Attorneys for Lighthouse have said, however, that the company was unable to work for several days because of Hurricane Rita, which hit a few weeks after Katrina. In a news release, lawyers for Lighthouse also say the company was late in getting the camp up and running because the federal government asked workers to dismantle and move a partially completed tent site to another location.

As part of the settlement, Lighthouse owners Gary Lee Heldreth and Kerry Lynn Farmer each will receive $40,000 for food and shelter during the next 12 months. If the government’s lawsuit continues past one year, they each will receive another $40,000 in living expenses.

Heldreth and Farmer, both of Virginia, attended Friday’s hearing, but referred all questions to their attorneys.

While Lighthouse continues to fight the government’s suit, the government also will place liens on the owners’ cars, land, church and any other property bought with funds the Federal Emergency Management Agency provided after Katrina for disaster relief.

According to the lawsuit, Lighthouse was to establish a 1,000-person base camp with 75 air-conditioned and heated tents, flooring, bedding, linens, shower/restroom and laundry facilities, a recreation hall and two kitchens providing three meals a day.

The company promised it could deliver the shelter in two days, by Sept. 20, according to the lawsuit.
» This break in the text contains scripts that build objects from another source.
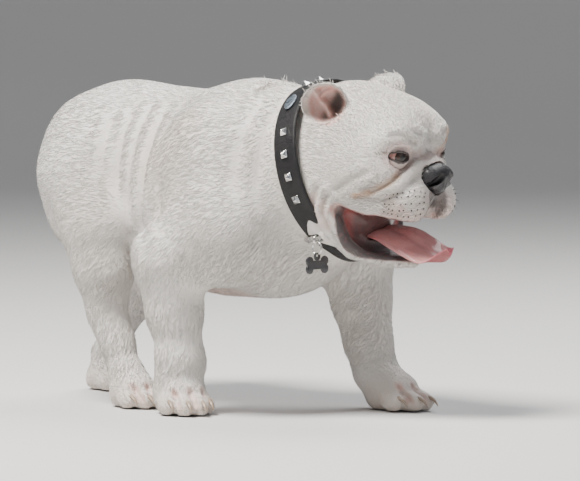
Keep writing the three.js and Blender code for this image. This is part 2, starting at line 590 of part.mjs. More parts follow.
// A metal loop holds the narrow strap, and the tag hangs from its eye on a ring.
const HANG = { from: 240, eye: 5, eyeWire: 1.3, ring: 7, ringWire: 1.2, hole: 2.4 };
const TAG = { length: 36, lobe: 5.6, bar: 10, thickness: 2.4 };
const down = (p, distance) => [p[0], p[1], p[2] - distance];
const torus = (radius, wire) => new THREE.TorusGeometry(radius, wire, 6, 16);
const hangSeat = seat(turnAt(HANG.from));
const eyeAt = vec([0, 0, HANG.eye + 1.8]).applyMatrix4(hangSeat).toArray();
const width = loopWidth(turnAt(HANG.from));
const clasp = placed(new THREE.BoxGeometry(7, width + 7, COLLAR.thickness + 5).translate(0, 0, -COLLAR.thickness / 2), hangSeat)
  .subtract(placed(new THREE.BoxGeometry(9, width + 2 * GAP, COLLAR.thickness + 2 * GAP)
    .translate(0, 0, -COLLAR.thickness / 2 - GAP), hangSeat));
const claspRoom = placed(new THREE.BoxGeometry(8, width + 8, COLLAR.thickness + 6)
  .translate(0, 0, -COLLAR.thickness / 2), hangSeat)
  .add(solid(new THREE.SphereGeometry(8, 12, 8).translate(...eyeAt)));
for (const name of ["neck", "head"]) made[name] = largest(made[name].subtract(claspRoom));
made.collar_clasp = clasp.add(solid(torus(HANG.eye, HANG.eyeWire).rotateY(Math.PI / 2).translate(...eyeAt)));
const ringAt = down(eyeAt, HANG.eye - HANG.eyeWire - HANG.ringWire - GAP + HANG.ring);
made.tag_ring = solid(torus(HANG.ring, HANG.ringWire).rotateX(Math.PI / 2).translate(...ringAt));
const holeAt = down(ringAt, HANG.ring + HANG.hole - HANG.ringWire - GAP);
const disc = (radius, [y, z]) => solid(new THREE.CylinderGeometry(radius, radius, TAG.thickness, 12)
  .rotateZ(Math.PI / 2).translate(0, y, z));
const lobeY = TAG.length / 2 - TAG.lobe, tagZ = -11;
let bone = solid(new THREE.BoxGeometry(TAG.thickness, TAG.length - 2 * TAG.lobe, TAG.bar).translate(0, 0, tagZ));
for (const [y, z] of [[1, 1], [1, -1], [-1, 1], [-1, -1]]) bone = bone.add(disc(TAG.lobe, [y * lobeY, tagZ + z * 4.4]));
bone = bone.add(disc(4.6, [0, -1.6])).subtract(disc(HANG.hole, [0, 0]).scale([2, 1, 1]));
made.tag = bone.translate(holeAt);

// Colours of the sub-parts
const finish = (color, roughness, metalness = 0) => new THREE.MeshStandardMaterial({ color, roughness, metalness });
const FINISHES = [
  [/^eye_/, finish(0x2a1a12, 0.08)],
  [/^eyelids_/, finish(0x5a4644, 0.5)],
  [/^ear_/, finish(0xe3c9c2, 0.8)],
  [/^nose$/, finish(0x2b2a2e, 0.35)],
  [/^tongue$/, finish(0xd98a98, 0.4)],
  [/^lower_jaw$/, finish(0xd9c8bf, 0.75)],
  [/^claw_/, finish(0xcdbfae, 0.4)],
  [/^paw_/, finish(0xe2d3cb, 0.85)],
  [/^(collar|tag)$/, finish(0x1c1b1e, 0.55)],
  [/^collar_plate$/, finish(0x8d97a6, 0.3, 1)],
  [/^(stud_|collar_clasp|tag_ring)/, finish(0xb9bcc2, 0.25, 1)],
  [/./, finish(0xe9e6e4, 0.85)],
];

const dog = new THREE.Group();
dog.name = "english_bulldog";
for (const [name, shape] of Object.entries(made)) {
  const mesh = shape.getMesh();
  const geometry = new THREE.BufferGeometry();
  geometry.setAttribute("position", new THREE.BufferAttribute(mesh.vertProperties, 3));
  geometry.setIndex(new THREE.BufferAttribute(mesh.triVerts, 1));
  const node = new THREE.Mesh(geometry, FINISHES.find(([pattern]) => pattern.test(name))[1]);
  node.name = name;
  dog.add(node);
}

// The origin is the middle of the whole dog, on the floor.
const middle = new THREE.Box3().setFromObject(dog).getCenter(new THREE.Vector3());
for (const node of dog.children) node.geometry.translate(-middle.x, -middle.y, 0);

export default dog;
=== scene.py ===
"""A life-size English bulldog in mid-step, wearing a studded leather collar with a bone-shaped tag.

The flesh solids of the frame become one skin. It is moved onto smooth named masses, creased where the
dog is creased, and dressed in short tufts. Lengths inside the classes are millimetres, in a design frame
with X forward, Y to the dog's left and Z up, unless a name says metres.
"""

import json
import logging
import math
from dataclasses import dataclass, field
from enum import Enum
from typing import Callable

import bmesh
import bpy
import numpy as np
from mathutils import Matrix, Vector
from mathutils.bvhtree import BVHTree

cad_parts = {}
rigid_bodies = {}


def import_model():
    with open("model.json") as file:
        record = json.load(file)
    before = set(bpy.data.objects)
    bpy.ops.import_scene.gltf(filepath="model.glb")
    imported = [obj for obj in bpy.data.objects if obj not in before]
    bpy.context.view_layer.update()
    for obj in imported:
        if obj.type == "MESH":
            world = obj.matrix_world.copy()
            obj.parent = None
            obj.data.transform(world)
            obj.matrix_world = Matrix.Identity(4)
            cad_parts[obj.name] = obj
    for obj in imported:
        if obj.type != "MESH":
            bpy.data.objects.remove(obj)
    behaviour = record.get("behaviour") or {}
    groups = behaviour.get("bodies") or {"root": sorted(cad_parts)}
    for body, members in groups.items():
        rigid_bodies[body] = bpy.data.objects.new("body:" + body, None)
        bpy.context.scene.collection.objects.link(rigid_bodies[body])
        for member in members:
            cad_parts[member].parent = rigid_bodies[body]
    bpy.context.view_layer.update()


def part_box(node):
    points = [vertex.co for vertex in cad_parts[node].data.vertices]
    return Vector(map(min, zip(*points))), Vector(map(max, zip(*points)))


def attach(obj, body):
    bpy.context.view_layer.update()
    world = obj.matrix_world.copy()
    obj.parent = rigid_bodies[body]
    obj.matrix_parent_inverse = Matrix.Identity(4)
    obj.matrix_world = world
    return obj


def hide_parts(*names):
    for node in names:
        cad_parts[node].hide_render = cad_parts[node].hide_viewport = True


LOG = logging.getLogger("bulldog")
MM = 0.001
Array = np.ndarray
UP = (0, 0, 1)
PAW_TOP = 60


class Side(Enum):
    """The dog's own right and left."""

    RIGHT = -1
    LEFT = 1


class Space(Enum):
    """Which frame a stroke's points are written in."""

    BODY = "body"
    HEAD = "head"


# Shapes as distance fields

def ellipsoid(p: Array, centre: tuple, radii: tuple, yaw: float = 0.0, pitch: float = 0.0) -> Array:
    """Distance to an ellipsoid, to first order.

    Args:
        p: points, one row each.
        centre: its middle.
        radii: half sizes along its own axes.
        yaw: turn about Z in degrees.
        pitch: turn about Y in degrees, before the yaw.

    Returns:
        One signed distance for each point, negative inside.
    """
    q = p - np.asarray(centre, float)
    if yaw or pitch:
        a, b = math.radians(yaw), math.radians(pitch)
        rz = np.array([[math.cos(a), -math.sin(a), 0], [math.sin(a), math.cos(a), 0], [0, 0, 1]])
        ry = np.array([[math.cos(b), 0, math.sin(b)], [0, 1, 0], [-math.sin(b), 0, math.cos(b)]])
        q = q @ (rz @ ry)
    r = np.asarray(radii, float)
    near = np.linalg.norm(q / r, axis=1)
    steep = np.linalg.norm(q / (r * r), axis=1) + 1e-9
    return near * (near - 1) / steep


def limb(p: Array, a: tuple, b: tuple, ra: float, rb: float) -> Array:
    """Distance to a rod whose radius runs from ra at a to rb at b."""
    a, b = np.asarray(a, float), np.asarray(b, float)
    u = b - a
    t = np.clip(((p - a) @ u) / (u @ u), 0, 1)
    return np.linalg.norm(p - a - t[:, None] * u, axis=1) - (ra + (rb - ra) * t)


def rods(p: Array, knots: tuple) -> list:
    """Distance to each rod between neighbouring knots; a knot is a point and a radius."""
    return [limb(p, a, b, ra, rb) for (a, ra), (b, rb) in zip(knots[:-1], knots[1:])]


def chain(p: Array, *knots: tuple) -> Array:
    """Distance to the nearest rod of a chain."""
    return np.min(rods(p, knots), axis=0)


def polyline(p: Array, points: tuple) -> Array:
    """Distance to a line through the points."""
    return chain(p, *[(point, 0) for point in points])


def soft_min(a: Array, b: Array, k: float) -> Array:
    """The lower of two distances, rounded where they meet."""
    h = np.maximum(k - np.abs(a - b), 0) / k
    return np.minimum(a, b) - h * h * k * 0.25


def soft_cut(a: Array, b: Array, k: float) -> Array:
    """Shape a with shape b taken out, rounded along the cut."""
    return -soft_min(-a, b, k)


def blend(k: float, *fields: Array) -> Array:
    """All the shapes joined by soft_min."""
    total = fields[0]
    for other in fields[1:]:
        total = soft_min(total, other, k)
    return total


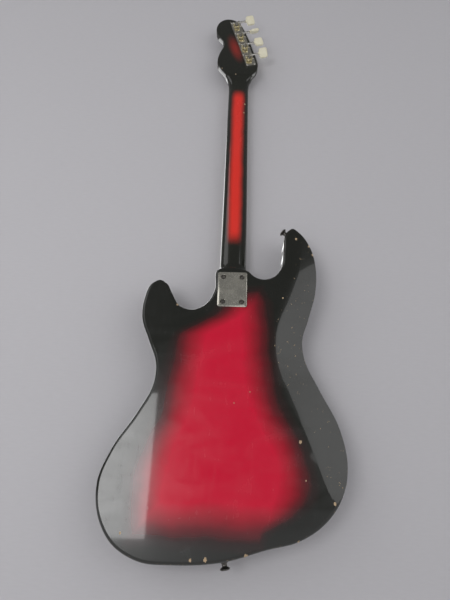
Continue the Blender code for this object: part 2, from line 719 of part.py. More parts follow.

But by Oct. 2, the camp still wasn’t ready for residents and never was able to support more than 400 people, the lawsuit says.

According to the lawsuit, Lighthouse submitted an invoice for the full $5.2 million just two days after winning the contract and before any work had begun. The government paid the invoice in full, because, the lawsuit says, the National Disaster Finance Center was “deluged with Katrina-related invoices.”

After the mistake was discovered, the federal government asked to freeze the assets of the company and its owners, claiming they had spent the money on a motor home, three new cars and writing at least five $10,000 checks made out to cash. The lawsuit also says there were two $500,000 transfers to the owners’ personal accounts.

The government claimed it was worried that the owners would “continue to squander, dispose of, and waste money wrongly paid them.”

Attorneys for Heldreth and Farmer, however, countered that the government’s accusations are “outlandish.”

Heldreth and Farmer filed a motion to stop the government from garnishing their money and assets, and claim they are free to transfer and spend their earnings as they please.

In a news release, attorney Stephen Babcock says Lighthouse was prevented by the federal government from fulfilling the contract.

Lighthouse claims that FEMA officials told workers to await the passage of Hurricane Rita at a staging area in Baton Rogue. Once the hurricane passed, environmental concerns at the St. Bernard site delayed Lighthouse for several more days.

Once at the site, FEMA told Lighthouse to pick up and move the tents to another location, the news release says.

“Now the government wants to claim that Lighthouse didn’t fulfill its contract since it failed to start construction timely, ignoring that it was the government that prevented them from doing so,” the news release says.

In a statement released after court Friday, Babcock says the agreement will allow the lawsuit to move more quickly through the court system.

“The bottom line is that both parties left the courthouse today somewhat disappointed, and in the early stages of multimillion-dollar commercial litigation cases, that isn’t always a bad thing,” Babcock said.